AI & ETHICS

The 6th Workshop on

“Artificial Intelligence and Ethics”
(AI & ETHICS)

Information Security in Generative A.I.

INTERACTIVE WORKSHOP

Led by Professor John MacIntyre,
Chancellor of University of the Commonwealth of the Caribbean and Visiting Professor, Democratus University of Thrace,
Co Editor-in-Chief, AI and Ethics

Short Bio: Professor John MacIntyre has been working in Artificial Intelligence for more than 30 years, having received his PhD in 1996. He recently retired as Pro Vice Chancellor of the University of Sunderland, UK, where he worked for over 30 years and was Professor of Applied Artificial Intelligence. His is now Visiting Professor of Artificial Intelligence for universities in the UK, Egypt, Greece and New Zealand, and works as a consultant for organisations around the world helping them with their A.I. strategies and plans. He has published more than 150 peer reviewed papers and has given many invited keynote speeches and presentations at conferences, seminars and workshops globally. Since 1996 he has been the Editor-in-Chief of Neural Computing & Applications, published by SpringerNature, one of the world’s leading applied A.I. journals, and in 2020 he established a new journal, AI and Ethics, with his long-standing friend and collaborator Professor Larry Medsker in the United States. Professor MacIntyre is now a passionate advocate for the development of ethical standards in the development of A.I. He is a member of the International Neural Network Society, a Fellow of the Royal Society of Arts and Commerce, a Chartered Engineer, and a Member of the British Computer Society.

      Panel Members     

Professor Larry Medsker

University of Vermont, USA, and Co-Editor-in-Chief, AI and Ethics

Short Bio: Larry Medsker is past Chair of the ACM US Technology Policy Committee, Research Professor of Physics at George Washington University (GWU) and at the University of Vermont. He is also Research Professor in the Human-Technology Collaboration Lab at GWU, and Founding Director of the university’s Master’s Program in Data Science. Medsker serves as Co-Editor-in-Chief of AI and Ethics, Associate Editor of Neural Computing and Applications, and Policy Officer for ACM’s Special Interest Group on Artificial Intelligence (SIGAI). He is the author of four books and over 100 publications on neural networks and the editor of the forthcoming AI and Ethics Handbook, published by Springer Nature in 2026.

Jack Fisher

NASTAAR, UK

Short Bio: Jack is a Solutions Architect at NASSTAR, working with organisations across the UK and as a partner with Microsoft implementing MS Copilot and supporting organisations with their adoption and roll-out of Generative AI technology.

Romit Choudhury

Questa-AI, Luxembourg

Short Bio: Romit is a serial entrepreneur in Health-Tech and AI Agents and Entrepreneur-in-Residence to University of Luxembourg for Parallel Computing. He is part of the senior team at Questa-AI, which is developing technology for anonymisation of data in AI applications.

Professor David Leslie

Director of Ethics and Responsible Innovation Research at The Alan Turing Institute, UK
Professor of Ethics, Technology and Society, Queen Mary University of London

Short Bio: TBA

SYNOPSIS:

This interactive workshop explores the profound ethical dilemmas emerging from information security challenges in Generative AI adoption. As GenAI tools become ubiquitous in research, education, and enterprise, we face urgent questions about responsibility, trust, and the moral obligations of institutions and individuals deploying these technologies.

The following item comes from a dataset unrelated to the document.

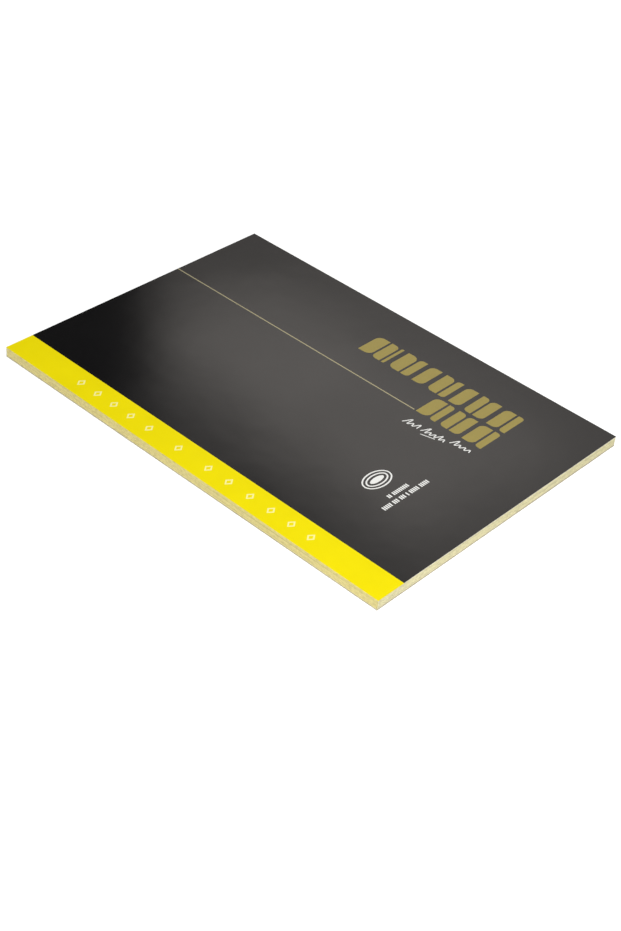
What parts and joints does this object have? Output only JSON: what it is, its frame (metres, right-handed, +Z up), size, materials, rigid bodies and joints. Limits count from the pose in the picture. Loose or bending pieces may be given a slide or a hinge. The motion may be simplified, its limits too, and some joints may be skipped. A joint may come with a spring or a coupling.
{
  "type": "writing pad",
  "caption": "Head-bound A4 writing pad: ruled sheets between a stiff backing board and a hinged black card cover with a yellow band.",
  "frame": {"origin": "the middle of the underside, on the surface that the pad lies on", "axes": "+Z up through the pad, +Y along its length towards the bound head edge, +X to the right as the cover is read"},
  "size_m": [0.21, 0.2976, 0.007],
  "materials": {
    "board": "raw",
    "paper": "uncoated",
    "glue": "satin",
    "cover": "satin"
  },
  "bodies": {
    "pad": {"backing_board": "board", "sheet_block": "paper", "head_binding": "glue"},
    "cover": {"front_cover": "cover"}
  },
  "joints": [
    {"name": "cover_hinge", "type": "hinge", "parent": "pad", "child": "cover", "pos_m": [0, 0.14847, 0.00683], "axis": [-1, 0, 0], "range_deg": [0, 180]}
  ]
}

Professor John MacIntyre will give a presentation examining critical ethical dimensions underlying information security in GenAI:

Consent and Transparency: When users unknowingly expose sensitive data to AI systems, who bears ethical responsibility? What obligations do institutions have to inform students, staff, and clients about data risks in AI tools they recommend or require?

Equity and Access: Do robust security measures create a two-tier system where only well-resourced organisations can safely use AI, while others face impossible choices between innovation and security? What are our ethical duties to those who cannot afford secure AI infrastructure?

Trust and Accountability: When AI systems leak confidential research, student data, or proprietary information, where does moral culpability lie—with users, institutions, or AI providers? How do we rebuild trust after breaches?

Professional Ethics: Are professionals who use insecure GenAI tools violating duties of confidentiality to clients, patients, or students? What ethical frameworks should guide AI use in sensitive contexts?

Surveillance and Control: Does institutional monitoring of AI usage to ensure security create new ethical problems around academic freedom, privacy, and surveillance?

Power and Vulnerability: How do security risks disproportionately affect vulnerable populations whose data appears in training sets without consent?

A distinguished panel of three experts will debate these ethical tensions through real-world cases. The workshop concludes with audience Q&A, encouraging vigorous discussion about navigating the moral complexities of securing GenAI in an increasingly AI-dependent world.